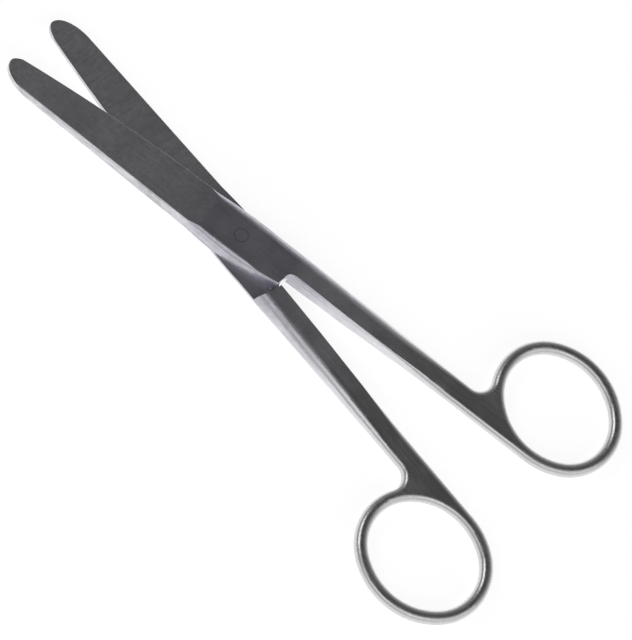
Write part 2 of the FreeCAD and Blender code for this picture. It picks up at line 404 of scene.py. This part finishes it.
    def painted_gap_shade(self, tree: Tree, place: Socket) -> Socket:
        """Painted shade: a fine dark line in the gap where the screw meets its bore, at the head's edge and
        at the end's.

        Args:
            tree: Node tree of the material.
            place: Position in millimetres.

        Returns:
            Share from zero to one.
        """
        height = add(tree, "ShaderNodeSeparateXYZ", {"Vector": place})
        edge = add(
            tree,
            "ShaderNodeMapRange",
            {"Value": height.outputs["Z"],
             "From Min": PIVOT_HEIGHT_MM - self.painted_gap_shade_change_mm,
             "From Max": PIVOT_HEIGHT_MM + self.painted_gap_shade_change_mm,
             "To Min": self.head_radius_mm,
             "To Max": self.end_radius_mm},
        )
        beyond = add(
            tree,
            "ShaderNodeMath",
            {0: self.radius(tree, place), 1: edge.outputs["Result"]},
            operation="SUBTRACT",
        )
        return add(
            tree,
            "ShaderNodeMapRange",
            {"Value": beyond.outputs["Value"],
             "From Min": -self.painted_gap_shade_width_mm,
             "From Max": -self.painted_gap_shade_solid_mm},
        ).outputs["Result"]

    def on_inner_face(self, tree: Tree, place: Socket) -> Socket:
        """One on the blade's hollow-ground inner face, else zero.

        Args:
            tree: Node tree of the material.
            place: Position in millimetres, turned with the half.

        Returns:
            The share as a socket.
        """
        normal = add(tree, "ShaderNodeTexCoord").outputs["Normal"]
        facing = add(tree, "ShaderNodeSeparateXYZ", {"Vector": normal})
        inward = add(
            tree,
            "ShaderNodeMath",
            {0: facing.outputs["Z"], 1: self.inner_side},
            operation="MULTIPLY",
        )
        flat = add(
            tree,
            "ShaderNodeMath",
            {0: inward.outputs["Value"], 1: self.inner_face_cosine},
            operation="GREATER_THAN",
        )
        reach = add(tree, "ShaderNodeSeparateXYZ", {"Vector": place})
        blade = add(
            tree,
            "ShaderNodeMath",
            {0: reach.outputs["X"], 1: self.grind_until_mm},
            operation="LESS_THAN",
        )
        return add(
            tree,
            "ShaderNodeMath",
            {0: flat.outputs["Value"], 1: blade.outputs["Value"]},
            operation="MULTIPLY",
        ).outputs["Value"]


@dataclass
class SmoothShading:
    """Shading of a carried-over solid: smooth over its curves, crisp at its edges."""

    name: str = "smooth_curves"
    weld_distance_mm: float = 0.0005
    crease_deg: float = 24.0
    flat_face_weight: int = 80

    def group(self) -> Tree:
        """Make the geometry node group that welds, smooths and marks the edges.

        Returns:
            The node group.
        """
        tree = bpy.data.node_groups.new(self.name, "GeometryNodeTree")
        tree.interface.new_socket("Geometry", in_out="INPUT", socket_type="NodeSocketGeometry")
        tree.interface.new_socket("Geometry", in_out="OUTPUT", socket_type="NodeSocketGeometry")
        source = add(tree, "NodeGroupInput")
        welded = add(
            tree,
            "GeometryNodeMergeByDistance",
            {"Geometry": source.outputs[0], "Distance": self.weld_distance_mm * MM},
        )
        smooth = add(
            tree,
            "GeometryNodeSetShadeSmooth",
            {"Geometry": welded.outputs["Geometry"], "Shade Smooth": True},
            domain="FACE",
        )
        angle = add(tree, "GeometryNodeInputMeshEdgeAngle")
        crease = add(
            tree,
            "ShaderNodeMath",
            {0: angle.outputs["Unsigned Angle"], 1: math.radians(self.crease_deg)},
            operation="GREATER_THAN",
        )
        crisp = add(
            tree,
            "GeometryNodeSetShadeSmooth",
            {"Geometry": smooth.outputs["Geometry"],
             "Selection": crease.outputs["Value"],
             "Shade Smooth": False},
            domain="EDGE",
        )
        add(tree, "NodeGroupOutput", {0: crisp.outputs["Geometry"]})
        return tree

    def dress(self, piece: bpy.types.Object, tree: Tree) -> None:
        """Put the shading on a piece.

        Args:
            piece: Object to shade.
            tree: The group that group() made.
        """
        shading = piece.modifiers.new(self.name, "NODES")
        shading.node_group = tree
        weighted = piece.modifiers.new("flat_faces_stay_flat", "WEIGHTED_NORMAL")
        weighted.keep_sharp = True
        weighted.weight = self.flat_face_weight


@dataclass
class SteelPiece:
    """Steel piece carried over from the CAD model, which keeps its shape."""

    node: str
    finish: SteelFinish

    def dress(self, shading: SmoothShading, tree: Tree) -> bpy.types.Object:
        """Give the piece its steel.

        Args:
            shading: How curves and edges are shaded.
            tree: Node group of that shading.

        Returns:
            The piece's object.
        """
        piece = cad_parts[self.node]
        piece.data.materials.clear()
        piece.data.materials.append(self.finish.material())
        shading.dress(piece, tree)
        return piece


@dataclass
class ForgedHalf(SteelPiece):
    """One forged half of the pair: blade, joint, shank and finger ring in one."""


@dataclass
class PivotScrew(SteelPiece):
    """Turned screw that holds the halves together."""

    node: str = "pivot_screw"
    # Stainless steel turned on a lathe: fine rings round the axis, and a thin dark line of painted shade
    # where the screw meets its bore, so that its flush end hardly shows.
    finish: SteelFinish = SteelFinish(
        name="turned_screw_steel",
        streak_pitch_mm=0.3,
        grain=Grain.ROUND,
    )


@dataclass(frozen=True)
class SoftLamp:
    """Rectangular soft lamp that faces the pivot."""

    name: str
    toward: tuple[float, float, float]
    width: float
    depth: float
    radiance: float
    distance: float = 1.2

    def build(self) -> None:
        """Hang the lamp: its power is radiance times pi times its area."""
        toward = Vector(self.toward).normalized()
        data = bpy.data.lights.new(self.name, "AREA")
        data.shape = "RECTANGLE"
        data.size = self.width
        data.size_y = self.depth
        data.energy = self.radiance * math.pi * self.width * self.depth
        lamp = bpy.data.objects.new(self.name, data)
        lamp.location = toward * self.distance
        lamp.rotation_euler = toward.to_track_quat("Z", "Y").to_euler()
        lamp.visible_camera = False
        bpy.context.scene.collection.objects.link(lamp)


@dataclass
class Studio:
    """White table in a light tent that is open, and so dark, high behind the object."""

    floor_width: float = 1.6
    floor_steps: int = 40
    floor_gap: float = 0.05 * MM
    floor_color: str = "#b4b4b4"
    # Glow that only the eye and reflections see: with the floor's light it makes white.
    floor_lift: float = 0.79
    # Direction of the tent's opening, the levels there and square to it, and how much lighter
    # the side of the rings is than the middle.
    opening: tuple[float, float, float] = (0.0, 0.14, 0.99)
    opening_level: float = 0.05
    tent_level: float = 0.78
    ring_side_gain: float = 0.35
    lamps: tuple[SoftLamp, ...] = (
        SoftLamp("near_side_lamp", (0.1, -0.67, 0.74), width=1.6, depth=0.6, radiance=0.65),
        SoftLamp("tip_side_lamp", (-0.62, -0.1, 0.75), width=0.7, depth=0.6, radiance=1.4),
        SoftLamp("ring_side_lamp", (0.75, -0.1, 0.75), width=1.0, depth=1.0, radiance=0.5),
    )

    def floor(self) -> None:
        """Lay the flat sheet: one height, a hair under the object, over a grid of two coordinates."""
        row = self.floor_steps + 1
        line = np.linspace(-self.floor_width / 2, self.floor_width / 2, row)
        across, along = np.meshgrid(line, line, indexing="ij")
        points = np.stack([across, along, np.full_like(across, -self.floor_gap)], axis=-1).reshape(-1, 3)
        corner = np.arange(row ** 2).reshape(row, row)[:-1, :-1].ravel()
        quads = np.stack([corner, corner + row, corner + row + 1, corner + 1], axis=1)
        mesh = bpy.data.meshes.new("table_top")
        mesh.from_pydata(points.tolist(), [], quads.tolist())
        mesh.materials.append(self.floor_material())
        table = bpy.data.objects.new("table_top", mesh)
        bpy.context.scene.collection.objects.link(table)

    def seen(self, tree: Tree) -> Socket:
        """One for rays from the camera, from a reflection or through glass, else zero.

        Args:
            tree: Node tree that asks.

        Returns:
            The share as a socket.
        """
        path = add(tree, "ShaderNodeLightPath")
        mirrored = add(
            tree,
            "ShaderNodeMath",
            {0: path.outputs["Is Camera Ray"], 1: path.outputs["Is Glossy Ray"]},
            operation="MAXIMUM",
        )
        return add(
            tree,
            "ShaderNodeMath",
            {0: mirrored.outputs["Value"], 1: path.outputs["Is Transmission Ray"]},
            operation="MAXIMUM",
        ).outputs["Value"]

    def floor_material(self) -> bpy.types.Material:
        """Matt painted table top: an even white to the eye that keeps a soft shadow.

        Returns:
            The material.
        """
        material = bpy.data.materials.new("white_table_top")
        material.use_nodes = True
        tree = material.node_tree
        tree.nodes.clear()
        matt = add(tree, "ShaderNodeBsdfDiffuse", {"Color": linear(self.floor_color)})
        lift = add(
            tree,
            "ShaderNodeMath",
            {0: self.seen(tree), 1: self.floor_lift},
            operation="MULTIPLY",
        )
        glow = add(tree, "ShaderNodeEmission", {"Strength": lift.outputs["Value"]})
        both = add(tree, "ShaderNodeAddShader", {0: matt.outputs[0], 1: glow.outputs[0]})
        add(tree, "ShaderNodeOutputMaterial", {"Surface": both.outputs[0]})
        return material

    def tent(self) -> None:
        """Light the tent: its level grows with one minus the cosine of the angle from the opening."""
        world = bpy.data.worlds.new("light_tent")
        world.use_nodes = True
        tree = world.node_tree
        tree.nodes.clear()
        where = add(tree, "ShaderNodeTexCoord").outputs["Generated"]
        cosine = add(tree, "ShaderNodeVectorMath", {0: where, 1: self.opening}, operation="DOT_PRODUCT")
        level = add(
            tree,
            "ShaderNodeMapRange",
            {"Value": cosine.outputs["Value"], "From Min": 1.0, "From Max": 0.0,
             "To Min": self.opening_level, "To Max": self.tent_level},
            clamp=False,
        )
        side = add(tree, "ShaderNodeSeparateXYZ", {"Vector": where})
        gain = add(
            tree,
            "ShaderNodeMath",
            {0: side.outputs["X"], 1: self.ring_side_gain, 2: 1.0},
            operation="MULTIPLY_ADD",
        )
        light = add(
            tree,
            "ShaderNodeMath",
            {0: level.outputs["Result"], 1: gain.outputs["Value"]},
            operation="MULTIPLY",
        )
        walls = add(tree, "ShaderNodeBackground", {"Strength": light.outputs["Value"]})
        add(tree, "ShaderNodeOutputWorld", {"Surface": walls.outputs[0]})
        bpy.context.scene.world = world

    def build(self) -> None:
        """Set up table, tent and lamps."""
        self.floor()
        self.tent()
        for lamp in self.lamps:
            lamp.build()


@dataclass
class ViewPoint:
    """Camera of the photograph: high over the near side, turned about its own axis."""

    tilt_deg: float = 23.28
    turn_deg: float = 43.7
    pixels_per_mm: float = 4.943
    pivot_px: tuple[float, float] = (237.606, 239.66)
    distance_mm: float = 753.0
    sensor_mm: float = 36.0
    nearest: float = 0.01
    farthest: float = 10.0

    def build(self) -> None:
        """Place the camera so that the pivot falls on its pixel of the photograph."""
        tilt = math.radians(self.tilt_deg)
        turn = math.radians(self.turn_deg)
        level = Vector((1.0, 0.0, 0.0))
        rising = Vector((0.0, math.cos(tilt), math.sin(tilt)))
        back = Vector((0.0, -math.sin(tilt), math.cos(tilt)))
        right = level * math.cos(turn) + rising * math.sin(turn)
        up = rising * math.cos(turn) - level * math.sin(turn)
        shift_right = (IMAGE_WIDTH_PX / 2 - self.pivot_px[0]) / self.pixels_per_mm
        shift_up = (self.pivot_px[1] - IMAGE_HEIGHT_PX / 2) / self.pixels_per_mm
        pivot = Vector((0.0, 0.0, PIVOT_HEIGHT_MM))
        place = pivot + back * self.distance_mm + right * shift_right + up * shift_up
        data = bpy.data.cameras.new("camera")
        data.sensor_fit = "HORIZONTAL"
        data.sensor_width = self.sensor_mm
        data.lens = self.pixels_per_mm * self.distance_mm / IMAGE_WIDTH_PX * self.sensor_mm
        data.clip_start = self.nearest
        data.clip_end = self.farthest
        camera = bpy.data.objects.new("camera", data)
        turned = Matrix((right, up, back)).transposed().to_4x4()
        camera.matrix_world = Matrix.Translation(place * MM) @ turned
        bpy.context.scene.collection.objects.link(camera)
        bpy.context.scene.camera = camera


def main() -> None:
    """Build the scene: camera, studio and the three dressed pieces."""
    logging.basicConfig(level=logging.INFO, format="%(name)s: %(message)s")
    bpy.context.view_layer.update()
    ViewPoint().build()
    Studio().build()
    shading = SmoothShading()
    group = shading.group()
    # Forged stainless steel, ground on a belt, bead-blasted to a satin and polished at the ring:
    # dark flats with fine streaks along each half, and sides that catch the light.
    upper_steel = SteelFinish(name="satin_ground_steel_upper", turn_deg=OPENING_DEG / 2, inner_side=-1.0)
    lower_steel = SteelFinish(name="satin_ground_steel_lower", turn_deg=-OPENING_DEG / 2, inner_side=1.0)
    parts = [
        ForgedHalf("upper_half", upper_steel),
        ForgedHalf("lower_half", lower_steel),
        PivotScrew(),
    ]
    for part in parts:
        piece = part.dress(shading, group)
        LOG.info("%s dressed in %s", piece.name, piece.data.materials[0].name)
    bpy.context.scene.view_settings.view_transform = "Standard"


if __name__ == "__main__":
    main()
########################################
What you are asked to do | Reproduce exactly, with nothing added, the lines from the one that contains "bpy.context.view_layer.update()" to the end of the data.

Task solution |
    bpy.context.view_layer.update()
    ViewPoint().build()
    Studio().build()
    shading = SmoothShading()
    group = shading.group()
    # Forged stainless steel, ground on a belt, bead-blasted to a satin and polished at the ring:
    # dark flats with fine streaks along each half, and sides that catch the light.
    upper_steel = SteelFinish(name="satin_ground_steel_upper", turn_deg=OPENING_DEG / 2, inner_side=-1.0)
    lower_steel = SteelFinish(name="satin_ground_steel_lower", turn_deg=-OPENING_DEG / 2, inner_side=1.0)
    parts = [
        ForgedHalf("upper_half", upper_steel),
        ForgedHalf("lower_half", lower_steel),
        PivotScrew(),
    ]
    for part in parts:
        piece = part.dress(shading, group)
        LOG.info("%s dressed in %s", piece.name, piece.data.materials[0].name)
    bpy.context.scene.view_settings.view_transform = "Standard"


if __name__ == "__main__":
    main()